Your task:
Only the lines from the line with "Keep writing the" through the line with "return relaxed(vertices, quads, rounds), quads" should be copied, exactly as they appear, with both ends kept.

Data provided:
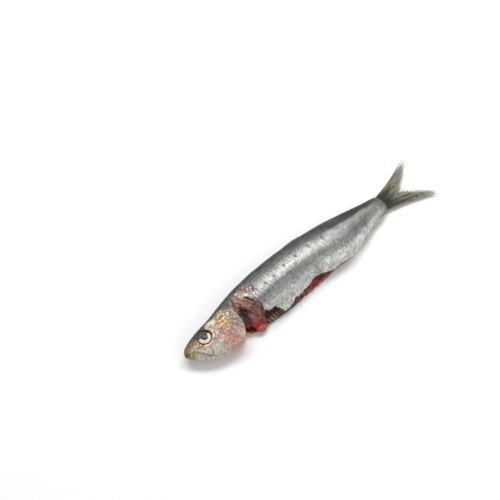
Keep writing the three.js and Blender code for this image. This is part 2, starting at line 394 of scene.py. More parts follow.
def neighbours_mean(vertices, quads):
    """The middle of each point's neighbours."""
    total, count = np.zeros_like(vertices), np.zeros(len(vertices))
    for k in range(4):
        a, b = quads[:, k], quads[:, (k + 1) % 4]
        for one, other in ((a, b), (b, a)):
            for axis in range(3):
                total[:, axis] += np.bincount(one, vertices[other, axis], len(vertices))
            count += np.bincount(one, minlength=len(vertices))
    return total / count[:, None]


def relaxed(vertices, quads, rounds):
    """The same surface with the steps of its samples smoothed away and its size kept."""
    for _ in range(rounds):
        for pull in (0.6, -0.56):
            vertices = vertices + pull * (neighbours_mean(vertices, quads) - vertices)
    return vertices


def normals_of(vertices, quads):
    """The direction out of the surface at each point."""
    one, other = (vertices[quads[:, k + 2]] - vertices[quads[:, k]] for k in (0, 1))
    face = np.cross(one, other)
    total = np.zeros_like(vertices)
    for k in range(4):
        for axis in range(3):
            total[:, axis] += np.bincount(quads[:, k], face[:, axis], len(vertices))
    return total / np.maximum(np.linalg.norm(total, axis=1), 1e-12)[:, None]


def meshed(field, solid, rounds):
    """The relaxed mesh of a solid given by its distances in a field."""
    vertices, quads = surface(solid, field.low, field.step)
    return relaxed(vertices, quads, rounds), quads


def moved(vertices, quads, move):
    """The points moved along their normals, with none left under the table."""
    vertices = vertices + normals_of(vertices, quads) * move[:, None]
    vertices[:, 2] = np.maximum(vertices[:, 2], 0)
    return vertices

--

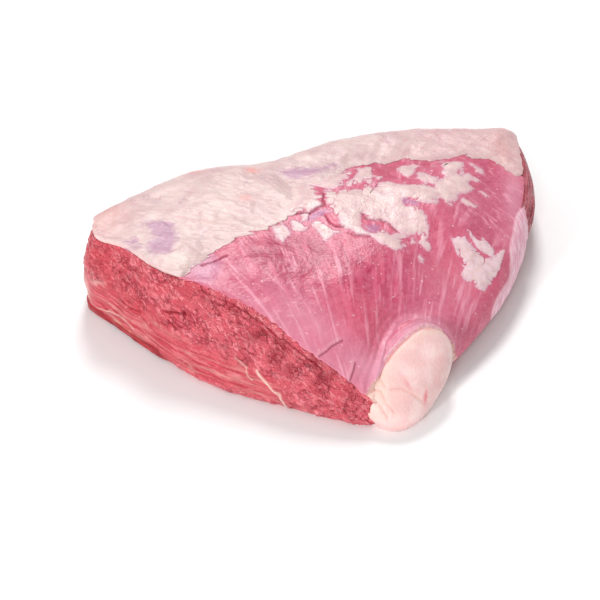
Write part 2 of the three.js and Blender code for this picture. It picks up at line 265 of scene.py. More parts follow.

Output:
Keep writing the three.js and Blender code for this image. This is part 2, starting at line 394 of scene.py. More parts follow.
def neighbours_mean(vertices, quads):
    """The middle of each point's neighbours."""
    total, count = np.zeros_like(vertices), np.zeros(len(vertices))
    for k in range(4):
        a, b = quads[:, k], quads[:, (k + 1) % 4]
        for one, other in ((a, b), (b, a)):
            for axis in range(3):
                total[:, axis] += np.bincount(one, vertices[other, axis], len(vertices))
            count += np.bincount(one, minlength=len(vertices))
    return total / count[:, None]


def relaxed(vertices, quads, rounds):
    """The same surface with the steps of its samples smoothed away and its size kept."""
    for _ in range(rounds):
        for pull in (0.6, -0.56):
            vertices = vertices + pull * (neighbours_mean(vertices, quads) - vertices)
    return vertices


def normals_of(vertices, quads):
    """The direction out of the surface at each point."""
    one, other = (vertices[quads[:, k + 2]] - vertices[quads[:, k]] for k in (0, 1))
    face = np.cross(one, other)
    total = np.zeros_like(vertices)
    for k in range(4):
        for axis in range(3):
            total[:, axis] += np.bincount(quads[:, k], face[:, axis], len(vertices))
    return total / np.maximum(np.linalg.norm(total, axis=1), 1e-12)[:, None]


def meshed(field, solid, rounds):
    """The relaxed mesh of a solid given by its distances in a field."""
    vertices, quads = surface(solid, field.low, field.step)
    return relaxed(vertices, quads, rounds), quads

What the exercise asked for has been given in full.